Through the years, Lowe remained deeply dedicated to his craft.

He was celebrated for his sculpture and large art installations, which were often constructed from natural materials and explored Ho-Chunk culture and history through a contemporary lens.

His art was exhibited worldwide, including in Europe, Africa, South America and major galleries across the United States.
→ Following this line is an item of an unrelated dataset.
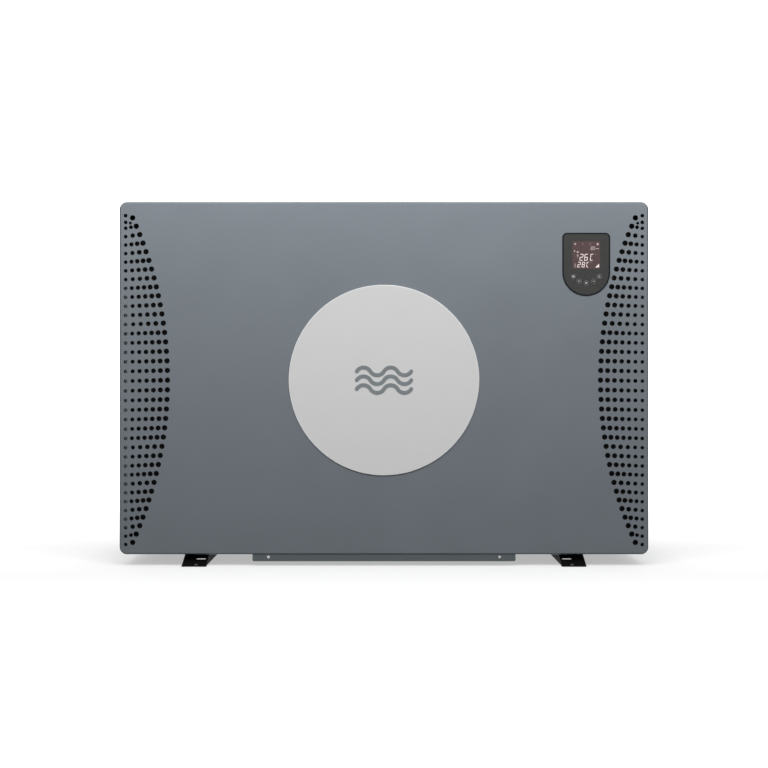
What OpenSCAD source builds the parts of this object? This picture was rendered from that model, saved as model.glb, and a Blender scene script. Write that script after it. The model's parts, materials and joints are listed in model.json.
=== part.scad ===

In 1998, one of his sculptures, “Bird Effigy,” was selected for a yearlong exhibit at the White House.

Lowe was admired not just for his creations, but also for his keen artistic eye and knowledge of the history of art.

In 2000, those qualifications helped him become the curator of contemporary art for the Smithsonian National Museum of the American Indian — a position he held until 2008.

As his success grew, Lowe maintained close ties to UWL.

At the peak of his career, Lowe was twice selected as a UWL distinguished alumnus, receiving the Graff Distinguished Alumni Award in 1992 and the Parker Distinguished Multicultural Alumni Award in 1999.

In 1991, Lowe displayed his art at the UWL Art Gallery, selling prints to support the Mary H. Hebberd Endowment Fund.

Lowe also served on the UWL Foundation Board of Directors.

Jo Ortel, a professor at Beloit University, met Lowe in the late 1990s, when she invited him to speak to an art history class she was teaching at UW-Madison.

The pair developed a friendship, and over the years, Ortel became an expert on Lowe’s life and career.

To her, the quality of Lowe’s artwork is matched only by the impact he made on thousands of students and art enthusiasts — not just as an artist, but also as an educator and curator.

“Truman's legacy lives on in the thousands of students from all different backgrounds whom he taught,” Ortel says, noting that Lowe was always mindful of significant milestones for Native America. “Surely, UWL’s decision to name its Center for the Arts in honor of a Wisconsin Ho-Chunk artist is right up there. He’s wearing a big smile somewhere.”


Lowe’s art often explored the natural world and its significance to Native American history and culture.

About the building

The Truman T. Lowe Center for the Arts, as it will soon be called, opened as the Fine Arts Building in the fall of 1974.

The building housed the university art gallery, theatre and recital hall, and hosted music, art, theatre and speech communications courses.

During the 20th anniversary celebration in 1994, the building was rededicated as the Center for the Arts.

It currently houses the School of Visual & Performing Arts, which includes the Art, Theatre and Music departments.